**Written problem:** Take the material below and write it all out again exactly.

**** Source material

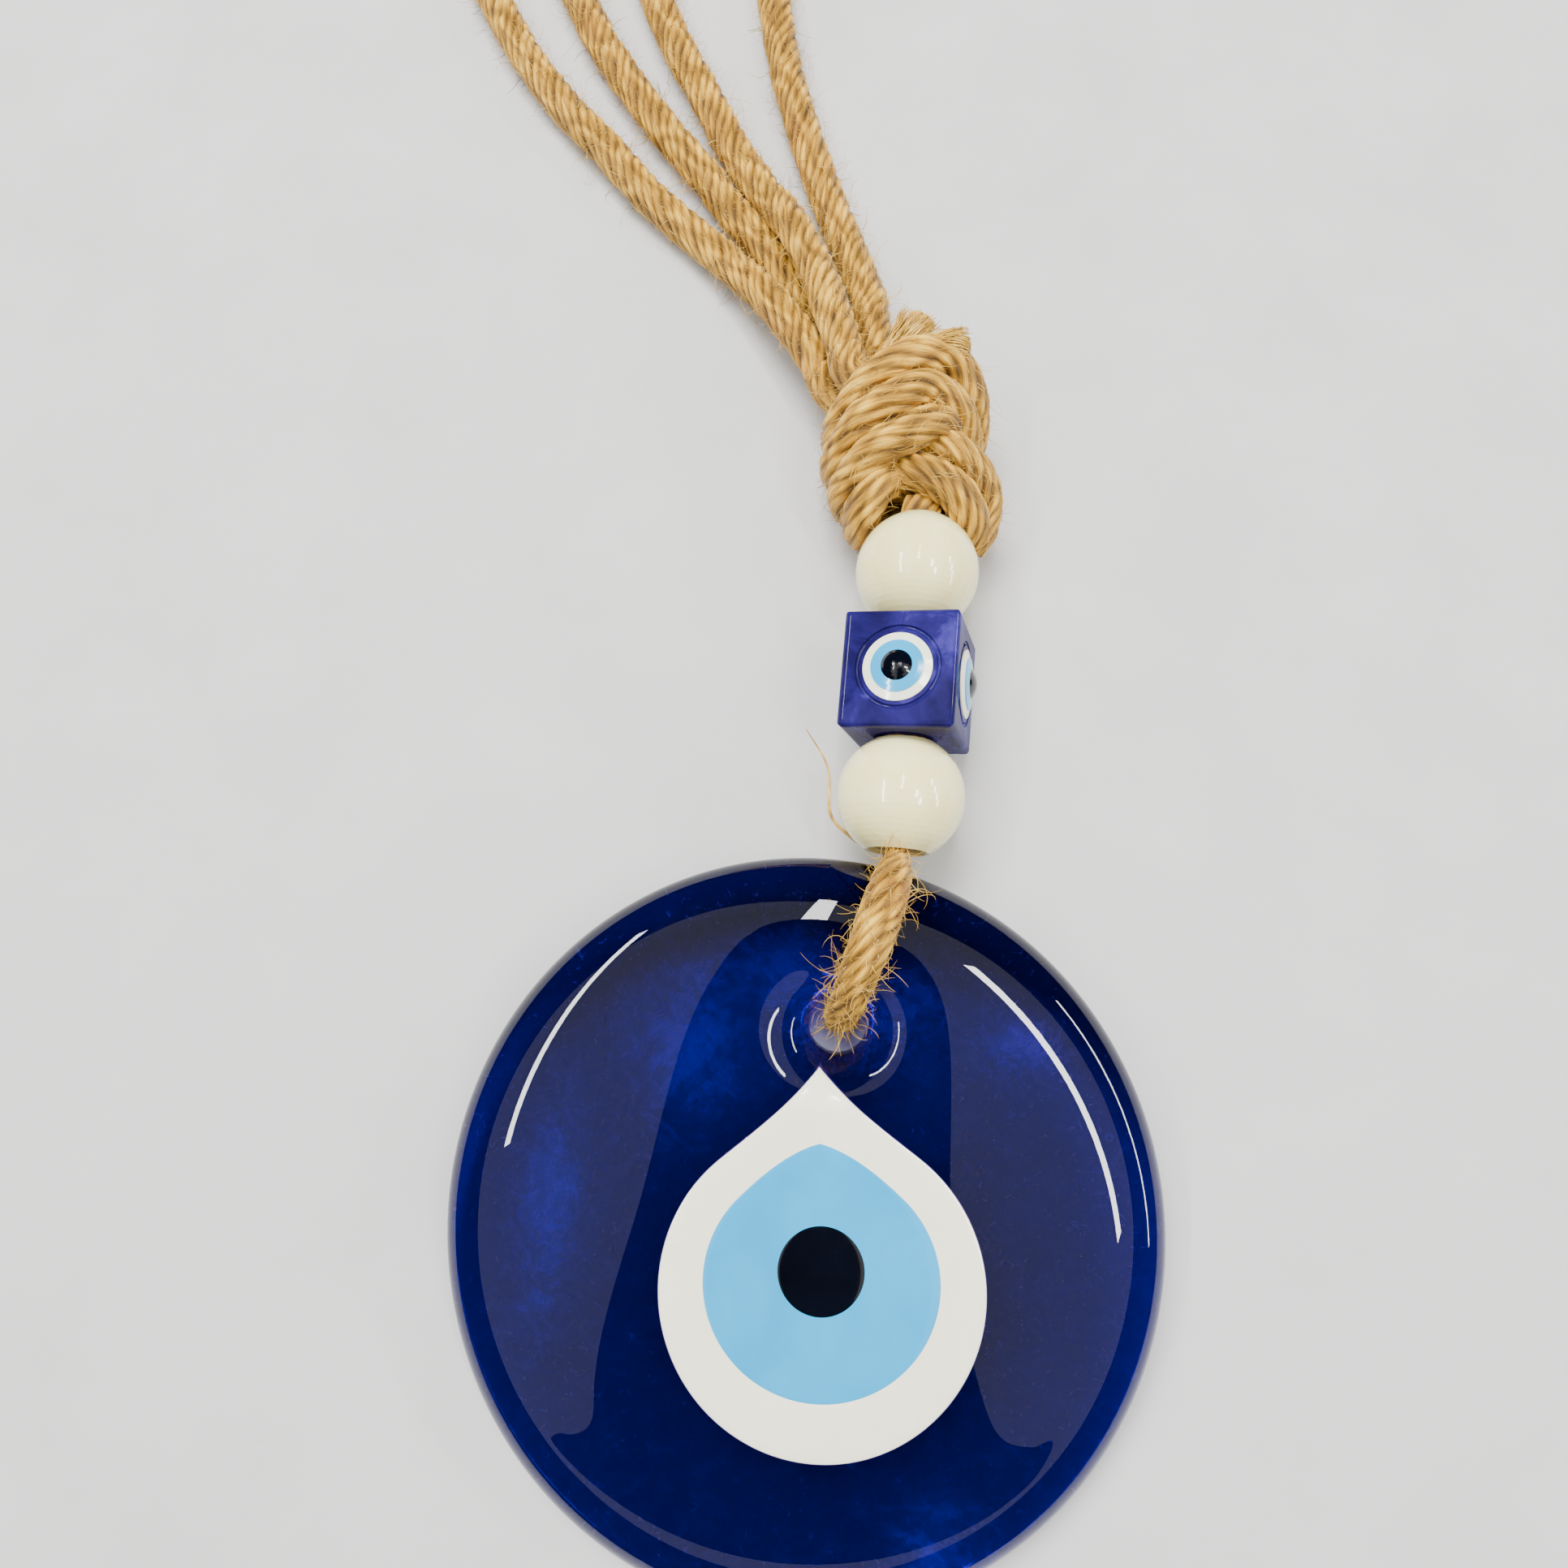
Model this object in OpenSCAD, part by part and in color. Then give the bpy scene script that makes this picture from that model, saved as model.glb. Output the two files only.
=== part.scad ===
// Evil eye ornament: a glass disc with a fused teardrop eye, hung on a jute rope
// through two white beads and an eye cube. It lies on its back on a flat surface
// at z = 0, with the hanging loops towards +Y.

/* [Glass disc] */
// Diameter of the glass disc
disc_d = 110; // [106:1:112]
// Thickness of the glass at its middle
disc_t = 10.6; // [10.2:0.2:11.4]
// Width of the rounded front shoulder
shoulder_w = 9.5; // [7:0.5:11]
// Diameter of the hole for the rope
hole_d = 9; // [8.6:0.1:9.4]
// Lean of the disc where the rope under it holds its top edge up, in degrees
disc_lean = 4.5; // [4.3:0.1:4.8]
// Turn of the disc about the hole against the rope, in degrees
disc_turn = 5.5; // [3:0.5:7]

/* [Fused eye] */
// Radius of the round part of the white teardrop
white_r = 24.2; // [22:0.1:26]
// Height of the white teardrop's tip above its round centre
white_tip = 32.2; // [30:0.1:33.5]
// Radius of the round part of the light blue teardrop
blue_r = 17.3; // [15:0.1:18]
// Height of the light blue teardrop's tip above its round centre
blue_tip = 19.9; // [19:0.1:22]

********

**Solution to the exercise:**
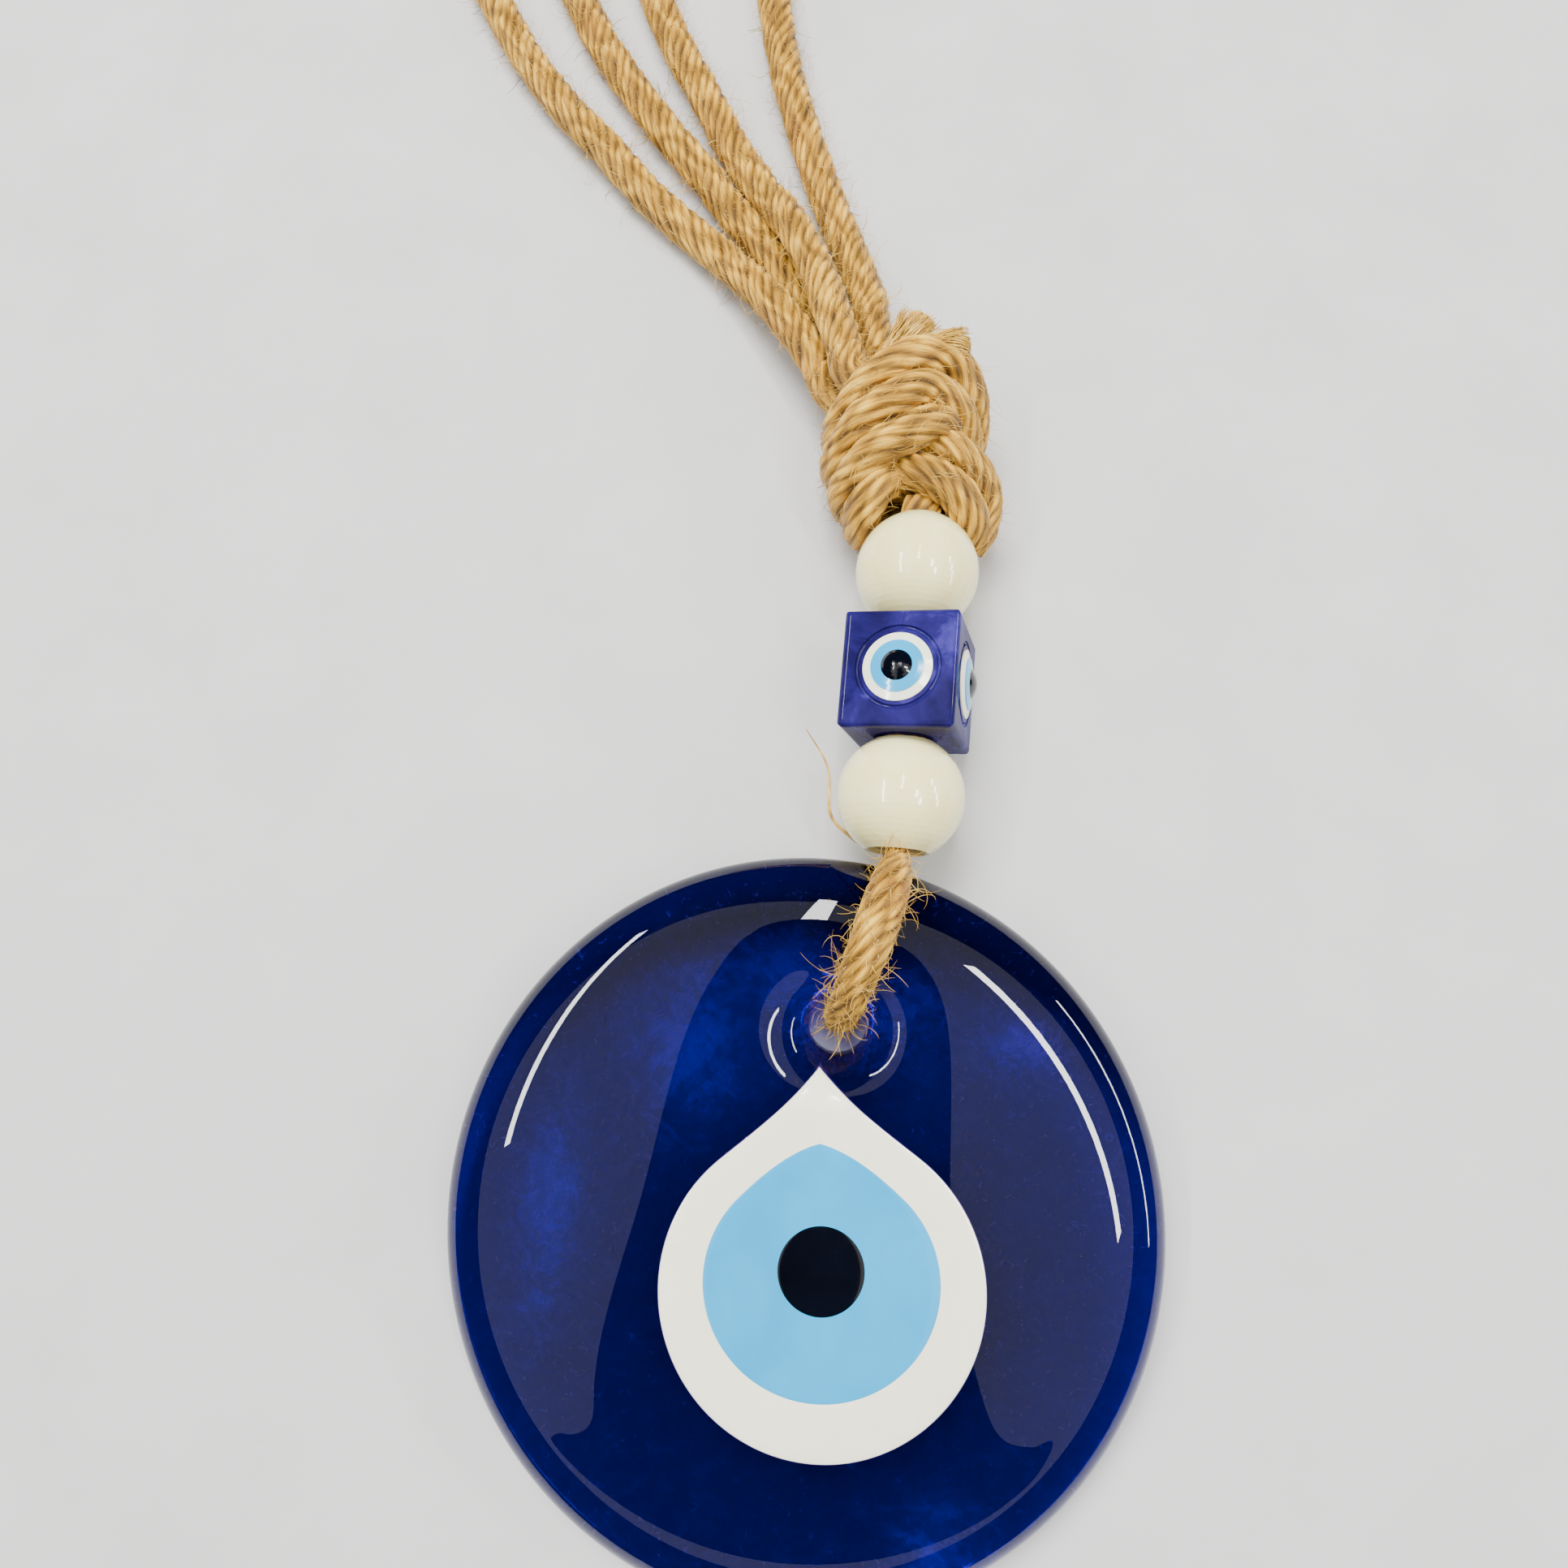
Model this object in OpenSCAD, part by part and in color. Then give the bpy scene script that makes this picture from that model, saved as model.glb. Output the two files only.
=== part.scad ===
// Evil eye ornament: a glass disc with a fused teardrop eye, hung on a jute rope
// through two white beads and an eye cube. It lies on its back on a flat surface
// at z = 0, with the hanging loops towards +Y.

/* [Glass disc] */
// Diameter of the glass disc
disc_d = 110; // [106:1:112]
// Thickness of the glass at its middle
disc_t = 10.6; // [10.2:0.2:11.4]
// Width of the rounded front shoulder
shoulder_w = 9.5; // [7:0.5:11]
// Diameter of the hole for the rope
hole_d = 9; // [8.6:0.1:9.4]
// Lean of the disc where the rope under it holds its top edge up, in degrees
disc_lean = 4.5; // [4.3:0.1:4.8]
// Turn of the disc about the hole against the rope, in degrees
disc_turn = 5.5; // [3:0.5:7]

/* [Fused eye] */
// Radius of the round part of the white teardrop
white_r = 24.2; // [22:0.1:26]
// Height of the white teardrop's tip above its round centre
white_tip = 32.2; // [30:0.1:33.5]
// Radius of the round part of the light blue teardrop
blue_r = 17.3; // [15:0.1:18]
// Height of the light blue teardrop's tip above its round centre
blue_tip = 19.9; // [19:0.1:22]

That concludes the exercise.